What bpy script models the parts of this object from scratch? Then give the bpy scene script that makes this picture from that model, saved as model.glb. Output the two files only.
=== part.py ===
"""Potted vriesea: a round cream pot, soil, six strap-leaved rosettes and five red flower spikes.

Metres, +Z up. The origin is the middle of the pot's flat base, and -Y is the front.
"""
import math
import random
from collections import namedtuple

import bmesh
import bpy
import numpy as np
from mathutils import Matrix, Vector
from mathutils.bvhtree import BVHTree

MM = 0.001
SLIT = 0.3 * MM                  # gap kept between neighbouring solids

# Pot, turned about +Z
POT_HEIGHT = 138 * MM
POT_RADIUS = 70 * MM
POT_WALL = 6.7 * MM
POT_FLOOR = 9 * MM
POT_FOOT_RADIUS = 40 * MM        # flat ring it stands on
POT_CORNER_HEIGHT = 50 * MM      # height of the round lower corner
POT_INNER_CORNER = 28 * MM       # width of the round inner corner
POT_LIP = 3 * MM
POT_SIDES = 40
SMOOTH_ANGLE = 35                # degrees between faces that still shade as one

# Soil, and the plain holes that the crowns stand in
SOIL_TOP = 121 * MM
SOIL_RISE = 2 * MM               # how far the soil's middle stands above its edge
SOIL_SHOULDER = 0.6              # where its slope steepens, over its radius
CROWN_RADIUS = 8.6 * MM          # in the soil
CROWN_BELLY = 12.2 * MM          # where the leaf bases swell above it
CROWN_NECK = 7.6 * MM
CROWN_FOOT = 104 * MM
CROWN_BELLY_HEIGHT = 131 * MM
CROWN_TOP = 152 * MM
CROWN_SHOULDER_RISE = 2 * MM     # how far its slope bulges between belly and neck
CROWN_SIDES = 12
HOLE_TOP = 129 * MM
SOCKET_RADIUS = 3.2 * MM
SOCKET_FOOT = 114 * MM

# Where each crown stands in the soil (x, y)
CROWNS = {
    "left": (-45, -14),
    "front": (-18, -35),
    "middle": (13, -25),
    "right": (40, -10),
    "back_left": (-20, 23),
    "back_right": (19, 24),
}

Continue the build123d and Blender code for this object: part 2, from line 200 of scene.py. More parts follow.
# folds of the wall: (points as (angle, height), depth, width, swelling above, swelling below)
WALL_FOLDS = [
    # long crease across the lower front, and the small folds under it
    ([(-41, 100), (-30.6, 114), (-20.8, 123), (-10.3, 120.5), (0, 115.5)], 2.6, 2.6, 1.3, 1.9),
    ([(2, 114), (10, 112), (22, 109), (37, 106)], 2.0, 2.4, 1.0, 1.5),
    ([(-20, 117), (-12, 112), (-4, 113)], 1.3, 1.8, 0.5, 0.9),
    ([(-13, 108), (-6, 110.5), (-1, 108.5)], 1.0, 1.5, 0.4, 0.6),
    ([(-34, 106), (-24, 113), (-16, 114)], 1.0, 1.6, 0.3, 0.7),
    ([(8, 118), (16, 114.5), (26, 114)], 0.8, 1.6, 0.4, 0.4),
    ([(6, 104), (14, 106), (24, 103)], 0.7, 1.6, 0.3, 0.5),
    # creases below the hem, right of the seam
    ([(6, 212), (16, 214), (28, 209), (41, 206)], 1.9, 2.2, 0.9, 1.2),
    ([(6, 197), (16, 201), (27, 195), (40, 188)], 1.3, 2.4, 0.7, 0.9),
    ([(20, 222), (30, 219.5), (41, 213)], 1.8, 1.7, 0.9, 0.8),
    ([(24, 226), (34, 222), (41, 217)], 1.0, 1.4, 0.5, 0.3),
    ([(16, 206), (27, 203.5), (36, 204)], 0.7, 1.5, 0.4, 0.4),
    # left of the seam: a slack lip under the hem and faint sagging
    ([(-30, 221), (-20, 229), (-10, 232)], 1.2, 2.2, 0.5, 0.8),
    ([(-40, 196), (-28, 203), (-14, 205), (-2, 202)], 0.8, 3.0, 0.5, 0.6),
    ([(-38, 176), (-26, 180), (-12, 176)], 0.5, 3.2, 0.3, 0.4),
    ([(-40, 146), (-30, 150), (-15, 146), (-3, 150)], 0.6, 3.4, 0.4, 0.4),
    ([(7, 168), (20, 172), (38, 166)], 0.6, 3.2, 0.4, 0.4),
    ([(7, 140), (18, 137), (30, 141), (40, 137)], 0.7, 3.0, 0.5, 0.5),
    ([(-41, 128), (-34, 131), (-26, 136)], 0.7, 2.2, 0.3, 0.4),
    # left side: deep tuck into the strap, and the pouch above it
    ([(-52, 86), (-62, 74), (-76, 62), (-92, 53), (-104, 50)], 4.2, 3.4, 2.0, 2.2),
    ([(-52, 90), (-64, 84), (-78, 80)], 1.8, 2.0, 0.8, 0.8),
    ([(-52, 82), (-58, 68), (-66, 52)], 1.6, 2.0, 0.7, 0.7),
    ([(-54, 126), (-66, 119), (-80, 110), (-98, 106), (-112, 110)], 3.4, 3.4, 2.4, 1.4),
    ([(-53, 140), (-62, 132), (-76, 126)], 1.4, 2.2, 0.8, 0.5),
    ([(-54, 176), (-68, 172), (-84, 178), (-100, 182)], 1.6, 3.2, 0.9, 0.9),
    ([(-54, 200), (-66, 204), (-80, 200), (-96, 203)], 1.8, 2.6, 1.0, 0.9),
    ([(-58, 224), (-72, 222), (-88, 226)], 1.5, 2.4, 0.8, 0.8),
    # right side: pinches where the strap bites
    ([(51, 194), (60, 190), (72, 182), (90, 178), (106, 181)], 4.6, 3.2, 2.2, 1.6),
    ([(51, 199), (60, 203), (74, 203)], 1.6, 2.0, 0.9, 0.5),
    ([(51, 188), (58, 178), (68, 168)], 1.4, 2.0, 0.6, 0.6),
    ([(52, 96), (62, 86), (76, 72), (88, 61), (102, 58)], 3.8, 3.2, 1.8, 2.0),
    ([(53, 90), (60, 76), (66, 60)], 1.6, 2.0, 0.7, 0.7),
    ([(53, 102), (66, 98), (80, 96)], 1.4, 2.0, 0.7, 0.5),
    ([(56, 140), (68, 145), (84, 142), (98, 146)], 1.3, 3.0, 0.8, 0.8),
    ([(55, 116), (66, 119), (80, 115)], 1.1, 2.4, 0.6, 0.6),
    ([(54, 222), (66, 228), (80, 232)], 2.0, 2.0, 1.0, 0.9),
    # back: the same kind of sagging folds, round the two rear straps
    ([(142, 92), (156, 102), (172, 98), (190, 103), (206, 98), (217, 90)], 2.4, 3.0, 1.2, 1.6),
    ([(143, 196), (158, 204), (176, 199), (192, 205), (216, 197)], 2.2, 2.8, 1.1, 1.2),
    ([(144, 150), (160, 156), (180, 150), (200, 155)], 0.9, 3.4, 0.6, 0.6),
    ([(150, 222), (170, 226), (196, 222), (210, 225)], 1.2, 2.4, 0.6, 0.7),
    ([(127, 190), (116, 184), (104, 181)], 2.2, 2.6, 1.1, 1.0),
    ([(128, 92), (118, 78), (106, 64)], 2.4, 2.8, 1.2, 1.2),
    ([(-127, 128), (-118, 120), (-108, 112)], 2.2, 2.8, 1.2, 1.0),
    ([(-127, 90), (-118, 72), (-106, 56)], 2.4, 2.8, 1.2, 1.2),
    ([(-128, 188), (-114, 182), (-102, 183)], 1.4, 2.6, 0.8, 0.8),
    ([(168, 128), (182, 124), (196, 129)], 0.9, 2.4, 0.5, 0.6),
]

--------

Exercise directions
Give back exactly the material above from its opening line to the line bearing "SLIT = 0.3 *".

Right answer
What bpy script models the parts of this object from scratch? Then give the bpy scene script that makes this picture from that model, saved as model.glb. Output the two files only.
=== part.py ===
"""Potted vriesea: a round cream pot, soil, six strap-leaved rosettes and five red flower spikes.

Metres, +Z up. The origin is the middle of the pot's flat base, and -Y is the front.
"""
import math
import random
from collections import namedtuple

import bmesh
import bpy
import numpy as np
from mathutils import Matrix, Vector
from mathutils.bvhtree import BVHTree

MM = 0.001
SLIT = 0.3 * MM                  # gap kept between neighbouring solids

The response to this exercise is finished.